No one would argue that Mazda’s RX-7 and RX-8 were the most famous roqad-going cars built with rotary engines. There was also the stunningly gorgeous Mazda 787B, which is the only rotary-powered car ever to win Le Mans.
But there were a good handful of other cars that used the rotary design. Some did better than others in life, but all of them shared the spirit of blending small capacity with high specific output. Let’s take a drive down memory lane and look at some of the projects that rotary fame forgot.
The unlikely four-ringed entry to this list is also the most recent. The A1 e-tron concept emerged in 2010 as a vision of how a future small car could be powered. It used a hybrid drivetrain based around two electric motors and an engine; in this case a 254cc Wankel – but other types of engine could be swapped in as well.
Like any range-extender it could run on electricity alone or a combination of both the engine and motors. It only weighed 1190kg even with the batteries and motors taken into account, but still wasn’t very punchy once it was moving. The 0-62mph dash took a leisurely 10.2 seconds. It did only have 60bhp always on tap; its 101bhp peak was only yours in short bursts. At least its 12-litre thimble of a fuel tank could top the car’s total theoretical range up to 155 miles.
The Cosmo was Mazda’s first rotary-engined car and for a long time it was the company’s flagship. Mazda kept at it until it was clear that it had run out of consumer appeal alongside the sleeker, more desirable RX-7. It was a huge shame, because the last (JC) Cosmo had become a technological powerhouse way, way ahead of its time.
It’s the HB Cosmo that tends to creep under the radar, though, being less desired than the JC or the early versions, the L10A/B and the CD. Very much a pure 1980s piece of design, the HB sported some outrageous interiors and, of course, pop-up headlights. It’s not the prettiest thing in the world but today it keeps a sweet kind of retro charm.
NSU was the first Western car maker to build a rotary-powered car. That was the 1964 Spider, but we couldn’t get hold of any large enough images of it. Instead, we’re featuring a later model. The 1967 Ro 80 was a four-door saloon aimed at families in the former West Germany. The Comotor-built Wankel measured 995cc and delivered a very healthy 106bhp to the front.
NSU was gradually absorbed into Audi over the following decades, but the site it was built at, in Neckarsulm, is still used by Audi today to build the A4, A5, A6, A7 and A8. Audi Sport is also based there.

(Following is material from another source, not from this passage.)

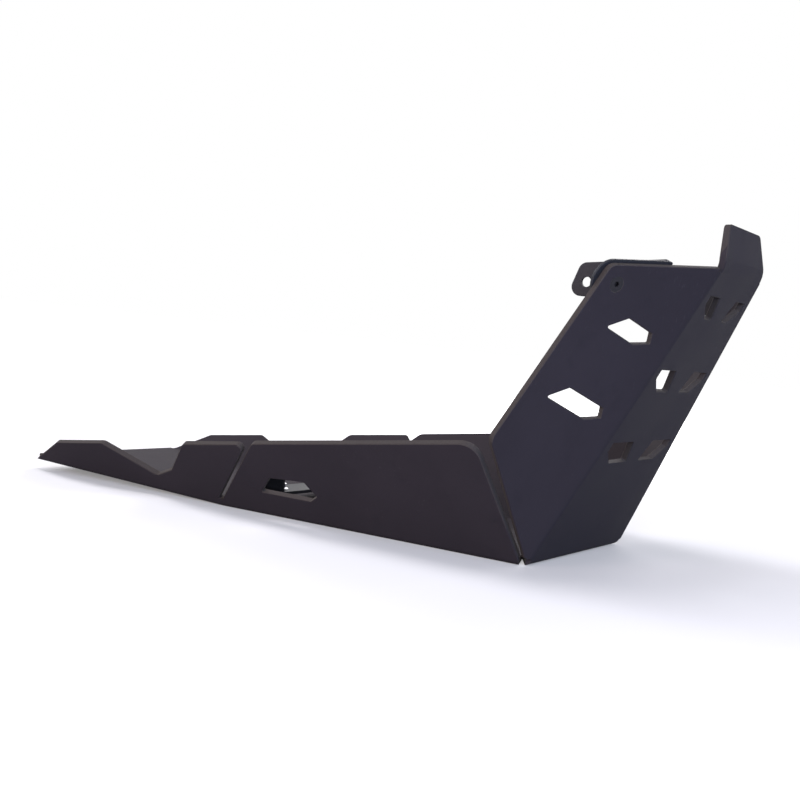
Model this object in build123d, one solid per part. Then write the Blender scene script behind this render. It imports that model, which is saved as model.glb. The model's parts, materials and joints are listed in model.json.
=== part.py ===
"""Motorcycle skid plate: one folded plastic sheet with the screws and brackets that hold it.

Millimetres. +X points to the front of the motorcycle, +Y to its left, +Z up. The origin is the middle of
the level part of the belly's underside, on which the plate stands.
"""

import os
from math import acos, cos, radians, sin, sqrt, tan

from build123d import *

# Sheet
sheet_thickness = 6.0
fold_radius = 10.0            # outside of the long folds
tab_fold_radius = 24.0        # outside of the gentle fold below the tab
edge_chamfer = 0.7
slot_corner = 1.2

# Panels, between the lines where their outside faces would meet
belly_front_length = 311.8    # level
belly_rear_length = 234.0     # rises to the rear
belly_rear_rise = 2.35
belly_half_width = 112.0
ramp_length = 292.6
ramp_top_half_width = 61.8
ramp_rise = 65.6              # degrees from the belly
tab_height = 35.2
tab_turn = 30.9               # degrees back from the ramp
tab_top_half_width = 47.4
tab_corner = 6.0

# Side wings, folded up from the belly
side_wing_rise = 53.2
side_height_front = 131.6     # of the straight top edge, at the front fold
side_top_slope = 10.4
side_tail_drop = 1.0          # how far below the fold the slanted rear edge starts
side_tail_slope = 38.0
side_front_lean = 8.8         # degrees that the front edge leans back
side_front_corner = 15.0
side_rear_corner = 2.0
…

Before anyone starts furiously commenting that the Pacer didn’t actually use the rotary engine it was designed to take; we know. We’re talking about the prototype that wowed North America at a time when circumstance was just starting to push people out of their gigantic gas-guzzlers and into something a little smaller. That prototype used a rotary.
Unfortunately for AMC, the agreements it had in place for engine supply were shredded and forgotten by supplier General Motors when it became clear that the unit simply wouldn’t meet the US’s upcoming and more stringent emissions regulations. A hastily-adapted straight-six Pacer sold well at first, but its poor fuel economy let it down versus the four-cylinder cars GM and others churned out by the late ‘70s.
The gorgeous Citroen GS spawned a rotary brother, sometimes called the GZ but usually known as the Birotor. Two Wankel rotors operated in perfect harmony to give a butter-smooth power delivery that went hand-in-hand with Citroen’s amazingly comfortable hydropneumatic suspension.
It was a terrible failure, though. Brilliant, but with a price tag to match, it cost as much as the larger DS and some 70 per cent more than a regular GS. Just as it was released, the 1970s oil crisis hit and the thirsty Birotor became about as desirable as facial warts. Just 847 were reportedly sold and Citroen effectively tried to disown the model altogether, initially refusing to supply spare parts or even acknowledge existing owners.
Regardless of what powered it, the mid-engined Aerovette was an absolute masterpiece of American design. Originally penned in the 1960s it kept a feeling of relationship to the Corvette Stingray while looking altogether faster. Experimental Project 882 (XP-882) was an on-off-on project in the latter part of the decade before 1972 saw it rejuvenated with a new four-rotor engine.
Two two-rotor Chevrolet Vega engines were joined and the car was renamed XP-895. It produced 420bhp and most likely sounded epic, but like with other rotary cars of the era, the oil crisis ruined any chances of it making production. In 1976 the Wankel was replaced with a nice, efficient 6.6-litre V8, named the Aerovette and added to 1980’s production calendar. It was then cancelled yet again after various senior GM staff retired and the company changed direction. A shame, if you ask us, although a mid-engined Chevrolet sports car is coming to the US at last.